When politicians and academics say that laws are necessary to protect and preserve the Second Amendment, they are, at best, speaking imprecisely and, at worst, being misleading. Instead, these advocates are assuming that the unclear Second Amendment right provides certain protections and asserting that these protections be enshrined in the law in order to uphold the right. A lack of clarity and a failure of the Supreme Court to set clear standards or to revisit the Second Amendment are translated into a claimed need for legislative action -- and laws purporting to "protect" the right are born as a result.
The courts will protect rights, striking down overly restrictive laws if need be. Whether the rights are broad or narrow is for the Supreme Court to decide. Legislatures, in turn, may opine as to the spirit of constitutional rights and pass laws that provide additional protections that are consistent with the spirit of the rights. In the case of the Second Amendment, the Iowa legislature apparently believes that the spirit of the Second Amendment protects people from severe criminal penalties should they be carrying a firearm while drunk. And if the rhetoric of Snell and Professor Barnett is to be taken seriously, this is apparently what the United States Constitution envisions as well.

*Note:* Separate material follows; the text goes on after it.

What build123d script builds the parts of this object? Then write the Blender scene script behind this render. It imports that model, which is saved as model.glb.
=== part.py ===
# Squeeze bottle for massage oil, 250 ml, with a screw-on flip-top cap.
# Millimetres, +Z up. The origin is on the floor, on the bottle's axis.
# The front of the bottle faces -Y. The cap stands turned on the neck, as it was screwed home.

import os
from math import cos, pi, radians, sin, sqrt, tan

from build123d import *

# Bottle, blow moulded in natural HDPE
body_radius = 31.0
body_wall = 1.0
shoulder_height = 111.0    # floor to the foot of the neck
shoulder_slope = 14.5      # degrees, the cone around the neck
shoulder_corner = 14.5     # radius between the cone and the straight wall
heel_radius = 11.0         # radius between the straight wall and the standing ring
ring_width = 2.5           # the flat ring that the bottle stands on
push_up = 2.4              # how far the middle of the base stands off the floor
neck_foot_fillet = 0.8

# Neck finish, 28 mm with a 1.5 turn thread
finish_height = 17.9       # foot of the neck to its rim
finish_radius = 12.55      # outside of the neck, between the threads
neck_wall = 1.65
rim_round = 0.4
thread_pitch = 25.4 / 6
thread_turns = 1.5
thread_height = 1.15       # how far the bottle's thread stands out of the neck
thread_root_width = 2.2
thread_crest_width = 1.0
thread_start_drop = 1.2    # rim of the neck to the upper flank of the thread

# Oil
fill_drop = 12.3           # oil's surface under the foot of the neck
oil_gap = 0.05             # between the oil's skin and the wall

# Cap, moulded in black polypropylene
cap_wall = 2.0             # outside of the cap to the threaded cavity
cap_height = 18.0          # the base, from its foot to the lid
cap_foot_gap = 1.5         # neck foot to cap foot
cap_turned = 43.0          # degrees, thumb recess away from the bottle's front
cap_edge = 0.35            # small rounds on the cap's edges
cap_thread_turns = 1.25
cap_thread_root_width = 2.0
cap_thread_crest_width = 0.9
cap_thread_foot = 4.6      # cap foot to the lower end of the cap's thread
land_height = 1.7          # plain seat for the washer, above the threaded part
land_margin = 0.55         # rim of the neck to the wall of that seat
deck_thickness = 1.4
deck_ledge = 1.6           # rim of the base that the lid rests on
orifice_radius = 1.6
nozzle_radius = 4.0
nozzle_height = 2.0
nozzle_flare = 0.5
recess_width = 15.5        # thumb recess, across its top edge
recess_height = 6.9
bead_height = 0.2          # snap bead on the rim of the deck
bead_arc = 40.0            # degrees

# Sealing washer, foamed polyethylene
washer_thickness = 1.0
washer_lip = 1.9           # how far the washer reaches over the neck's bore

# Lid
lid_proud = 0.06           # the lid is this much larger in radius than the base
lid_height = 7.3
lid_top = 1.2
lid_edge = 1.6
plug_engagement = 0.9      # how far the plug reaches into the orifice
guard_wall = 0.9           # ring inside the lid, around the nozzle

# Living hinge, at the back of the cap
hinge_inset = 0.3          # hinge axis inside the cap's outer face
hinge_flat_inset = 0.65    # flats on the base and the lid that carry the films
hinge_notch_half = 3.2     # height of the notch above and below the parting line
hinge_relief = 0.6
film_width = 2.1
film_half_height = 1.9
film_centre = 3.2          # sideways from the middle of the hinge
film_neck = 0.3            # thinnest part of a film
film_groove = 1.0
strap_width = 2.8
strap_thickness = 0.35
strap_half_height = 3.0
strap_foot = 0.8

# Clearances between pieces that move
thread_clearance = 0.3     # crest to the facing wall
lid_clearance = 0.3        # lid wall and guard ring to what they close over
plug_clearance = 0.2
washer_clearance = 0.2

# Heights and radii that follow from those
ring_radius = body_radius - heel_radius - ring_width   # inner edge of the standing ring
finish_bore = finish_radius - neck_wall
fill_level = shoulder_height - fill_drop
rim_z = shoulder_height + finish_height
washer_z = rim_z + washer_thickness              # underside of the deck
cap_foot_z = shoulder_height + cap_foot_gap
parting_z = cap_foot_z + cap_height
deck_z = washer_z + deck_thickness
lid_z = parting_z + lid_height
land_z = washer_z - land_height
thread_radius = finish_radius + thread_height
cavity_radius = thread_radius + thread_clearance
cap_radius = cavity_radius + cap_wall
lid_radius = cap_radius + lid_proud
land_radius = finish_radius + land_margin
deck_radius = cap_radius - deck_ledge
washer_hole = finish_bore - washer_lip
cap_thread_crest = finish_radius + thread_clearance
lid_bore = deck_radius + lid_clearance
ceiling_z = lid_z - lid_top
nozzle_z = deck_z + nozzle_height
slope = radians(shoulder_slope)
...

If lawmakers believe that respecting and protecting the Second Amendment requires legislation that decreases the penalties against those who carry firearms while intoxicated, then it's the legislature's prerogative to enact such legislation. All I can say at this point is kudos to Representative Baltimore for his foresight in supporting this legislation, and to implore advocates like Snell and Barnett to think about the legislature's role in relation to the Second Amendment before making overly broad claims.